Data lines:

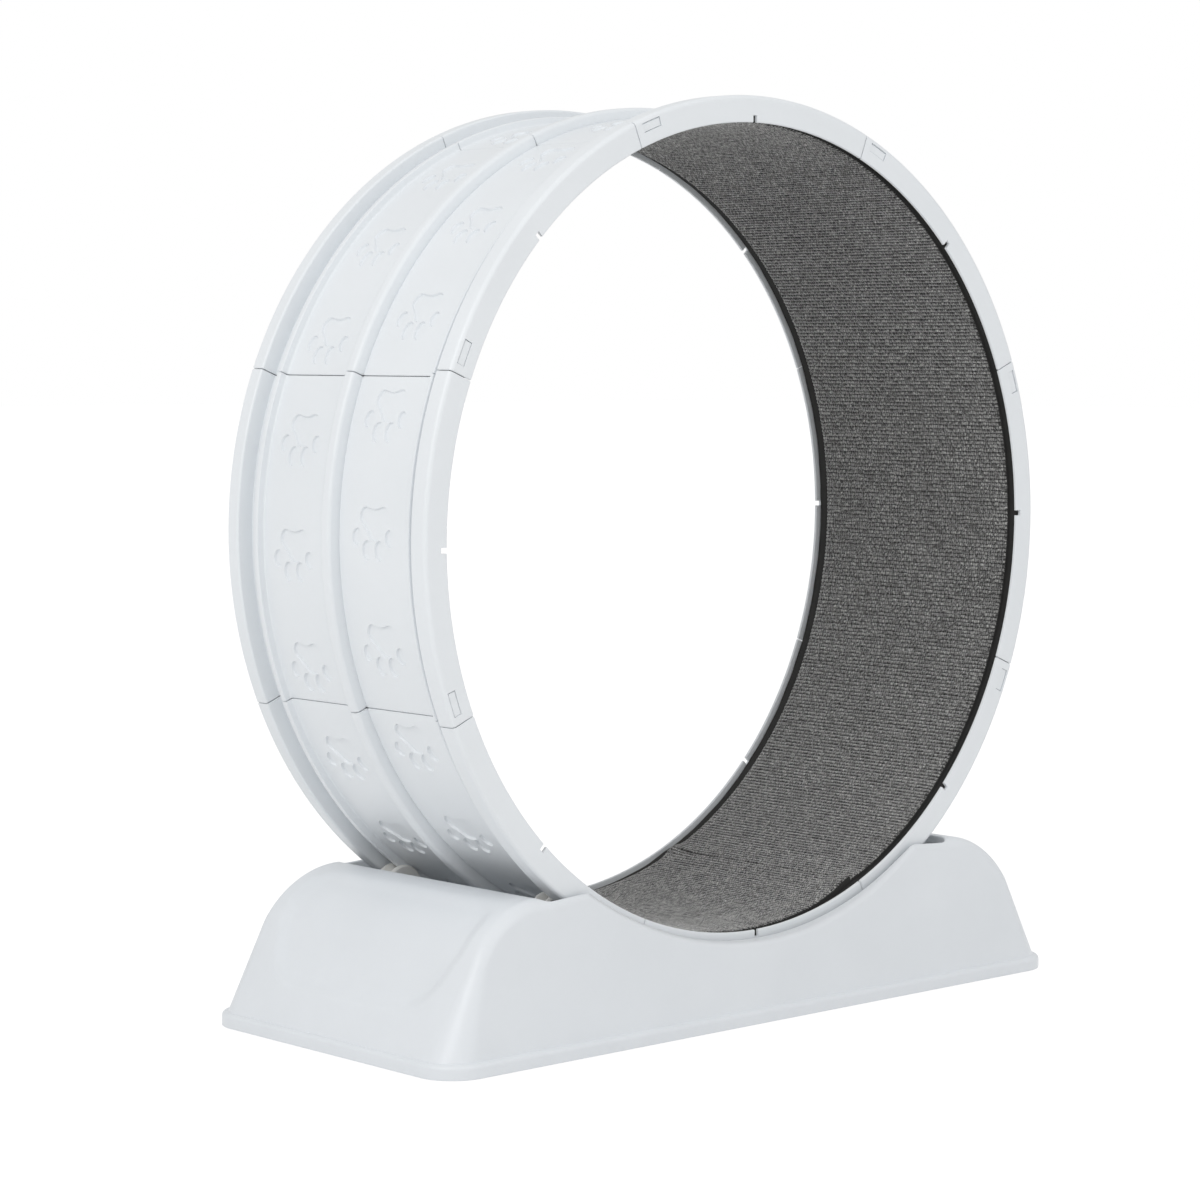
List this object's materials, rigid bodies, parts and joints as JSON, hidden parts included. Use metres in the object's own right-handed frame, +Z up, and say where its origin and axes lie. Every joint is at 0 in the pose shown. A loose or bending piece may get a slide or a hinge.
{
  "type": "cat exercise wheel",
  "caption": "Carpet-lined running wheel of clipped arc segments, turning on grooved rollers inside a moulded, flat-bottomed base.",
  "frame": {"origin": "middle of the feet's resting plane, straight below the wheel's axis", "axes": "+X along the base towards its right end, +Y along the wheel's axis towards the rear, +Z up"},
  "size_m": [0.79, 0.34, 0.84],
  "materials": {
    "shell_plastic": "satin",
    "wheel_plastic": "satin",
    "roller_plastic": "satin",
    "bracket_plastic": "satin",
    "steel": "turned",
    "rubber": "matte",
    "foam": "matte closed-cell foam",
    "carpet": "ribbed loop pile"
  },
  "bodies": {
    "base": {"base_shell": "shell_plastic", "rubber_feet": "rubber", "roller_brackets": "bracket_plastic", "roller_axles": "steel", "axle_clips": "steel", "bracket_screws": "steel", "bearing_spacers": "bracket_plastic"},
    "wheel": {"wheel_segment_1": "wheel_plastic", "wheel_segment_2": "wheel_plastic", "wheel_segment_3": "wheel_plastic", "wheel_segment_4": "wheel_plastic", "wheel_segment_5": "wheel_plastic", "wheel_segment_6": "wheel_plastic", "wheel_segment_7": "wheel_plastic", "wheel_segment_8": "wheel_plastic", "foam_mat": "foam", "carpet_runner": "carpet"},
    "roller_unit_front_left": {"roller_front_left": "roller_plastic", "bearing_front_left": "steel"},
    "roller_unit_front_right": {"roller_front_right": "roller_plastic", "bearing_front_right": "steel"},
    "roller_unit_rear_left": {"roller_rear_left": "roller_plastic", "bearing_rear_left": "steel"},
    "roller_unit_rear_right": {"roller_rear_right": "roller_plastic", "bearing_rear_right": "steel"}
  },
  "joints": [
    {"name": "wheel_spin", "type": "hinge", "parent": "base", "child": "wheel", "pos_m": [0, 0, 0.4477], "axis": [0, 1, 0], "continuous": true},
    {"name": "roller_spin_front_left", "type": "hinge", "parent": "base", "child": "roller_unit_front_left", "pos_m": [-0.2218, -0.10635, 0.11386], "axis": [0, 1, 0], "continuous": true},
    {"name": "roller_spin_front_right", "type": "hinge", "parent": "base", "child": "roller_unit_front_right", "pos_m": [0.2218, -0.10635, 0.11386], "axis": [0, 1, 0], "continuous": true},
    {"name": "roller_spin_rear_left", "type": "hinge", "parent": "base", "child": "roller_unit_rear_left", "pos_m": [-0.2218, 0.10635, 0.11386], "axis": [0, 1, 0], "continuous": true},
    {"name": "roller_spin_rear_right", "type": "hinge", "parent": "base", "child": "roller_unit_rear_right", "pos_m": [0.2218, 0.10635, 0.11386], "axis": [0, 1, 0], "continuous": true}
  ],
  "couplings": [
    {"joint": "roller_spin_front_left", "follows": "wheel_spin", "ratio": -24.839},
    {"joint": "roller_spin_front_right", "follows": "wheel_spin", "ratio": -24.839},
    {"joint": "roller_spin_rear_left", "follows": "wheel_spin", "ratio": -24.839},
    {"joint": "roller_spin_rear_right", "follows": "wheel_spin", "ratio": -24.839}
  ]
}
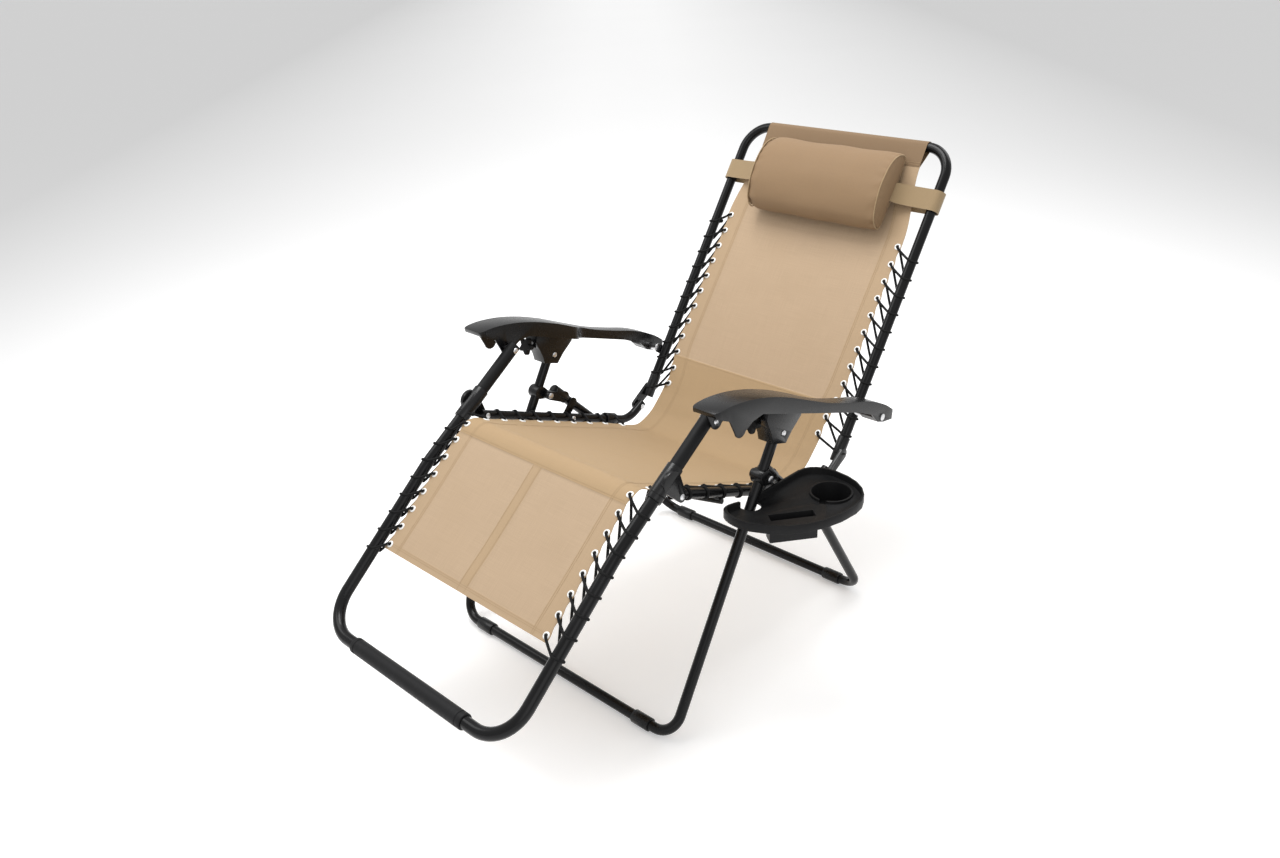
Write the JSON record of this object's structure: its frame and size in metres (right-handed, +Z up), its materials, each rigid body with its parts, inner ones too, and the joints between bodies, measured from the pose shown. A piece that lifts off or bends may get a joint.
{
  "type": "zero gravity recliner",
  "caption": "Folding reclining lounge chair: laced tan sling on a black tube frame, armrests sliding over the base, head pillow and clip-on side tray with cup hole and phone slot.",
  "frame": {"origin": "ground level, under the middle of the chair's bounding box", "axes": "+Z up, -Y the way the sitter faces, +X the sitter's left, where the side tray is; +Y runs from the foot bar to the head"},
  "size_m": [0.8364, 1.3836, 0.962],
  "materials": {
    "frame_paint": "gloss black powder coat",
    "plastic": "satin black moulding",
    "rivet": "bright plated rivet",
    "sling": "tan woven sling mesh",
    "pillow": "tan woven mesh",
    "cord": "black elastic cord"
  },
  "bodies": {
    "base": {"rear_base_frame": "frame_paint", "front_base_frame": "frame_paint", "rear_foot_left": "plastic", "rear_foot_right": "plastic", "front_foot_left": "plastic", "front_foot_right": "plastic", "rear_base_bracket_left": "plastic", "rear_base_bracket_right": "plastic", "base_rivet_left": "rivet", "base_rivet_right": "rivet", "seat_pivot_bracket_left": "frame_paint", "seat_pivot_bracket_right": "frame_paint", "pivot_clamp_left": "plastic", "pivot_clamp_right": "plastic", "seat_pivot_pin_left": "rivet", "seat_pivot_pin_right": "rivet", "slider_pin_left": "rivet", "slider_pin_right": "rivet"},
    "tray": {"side_tray": "plastic"},
    "sliders": {"slider_left": "plastic", "slider_right": "plastic"},
    "knob_left": {"star_knob_left": "plastic"},
    "knob_right": {"star_knob_right": "plastic"},
    "seat": {"seat_rail_left": "frame_paint", "seat_rail_right": "frame_paint", "rail_clip_left": "plastic", "rail_clip_right": "plastic", "knee_rivet_left": "rivet", "knee_rivet_right": "rivet", "back_rivet_left": "rivet", "back_rivet_right": "rivet", "seat_crossbar": "frame_paint", "sling_seat": "sling", "seat_lacing_left": "cord", "seat_lacing_right": "cord"},
    "leg": {"leg_frame": "frame_paint", "footrest_grip": "plastic", "upper_leg_tube_left": "frame_paint", "upper_leg_tube_right": "frame_paint", "knee_bracket_left": "plastic", "knee_bracket_right": "plastic", "arm_front_rivet_left": "rivet", "arm_front_rivet_right": "rivet", "sling_leg": "sling", "leg_lacing_left": "cord", "leg_lacing_right": "cord"},
    "armrests": {"armrest_left": "plastic", "armrest_right": "plastic"},
    "back": {"back_frame": "frame_paint", "back_bracket_left": "plastic", "back_bracket_right": "plastic", "arm_rear_spigot_left": "rivet", "arm_rear_spigot_right": "rivet", "sling_back": "sling", "sling_top_sleeve": "sling", "back_lacing_left": "cord", "back_lacing_right": "cord"},
    "pillow": {"head_pillow": "pillow", "pillow_strap": "pillow"}
  },
  "joints": [
    {"name": "recline", "type": "hinge", "parent": "base", "child": "seat", "pos_m": [-0.06575, 0.00593, 0.4019], "axis": [1, 0, 0], "range_deg": [-13, 0]},
    {"name": "leg_lean", "type": "hinge", "parent": "seat", "child": "leg", "pos_m": [-0.06575, -0.2338, 0.4982], "axis": [1, 0, 0], "range_deg": [-13, 0]},
    {"name": "back_lean", "type": "hinge", "parent": "seat", "child": "back", "pos_m": [-0.06575, 0.2316, 0.35], "axis": [1, 0, 0], "range_deg": [-13, 0]},
    {"name": "arm_lean", "type": "hinge", "parent": "leg", "child": "armrests", "pos_m": [-0.06575, -0.1428, 0.6167], "axis": [1, 0, 0], "range_deg": [0, 13]},
    {"name": "slider_lean", "type": "hinge", "parent": "base", "child": "sliders", "pos_m": [-0.06575, 0.0002, 0.5512], "axis": [1, 0, 0], "range_deg": [-13, 0]},
    {"name": "knob_turn_left", "type": "hinge", "parent": "sliders", "child": "knob_left", "pos_m": [0.24925, -0.05181, 0.5856], "axis": [0, 0.9529, -0.3034], "range_deg": [0, 120]},
    {"name": "knob_turn_right", "type": "hinge", "parent": "sliders", "child": "knob_right", "pos_m": [-0.38075, -0.05181, 0.5856], "axis": [0, 0.9529, -0.3034], "range_deg": [0, 120]},
    {"name": "tray_off", "type": "slide", "parent": "base", "child": "tray", "axis": [1, 0, 0], "range_m": [0, 0.301]},
    {"name": "pillow_slide", "type": "slide", "parent": "back", "child": "pillow", "axis": [0, 0.5744, 0.8186], "range_m": [-0.06, 0]}
  ],
  "couplings": [
    {"joint": "leg_lean", "follows": "recline", "ratio": 1},
    {"joint": "back_lean", "follows": "recline", "ratio": 1},
    {"joint": "arm_lean", "follows": "recline", "ratio": -1},
    {"joint": "slider_lean", "follows": "recline", "ratio": 1}
  ]
}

What is expected: Filter out every line that lacks the word "with", and copy the rest.

Task response:
Write the JSON record of this object's structure: its frame and size in metres (right-handed, +Z up), its materials, each rigid body with its parts, inner ones too, and the joints between bodies, measured from the pose shown. A piece that lifts off or bends may get a joint.
  "caption": "Folding reclining lounge chair: laced tan sling on a black tube frame, armrests sliding over the base, head pillow and clip-on side tray with cup hole and phone slot.",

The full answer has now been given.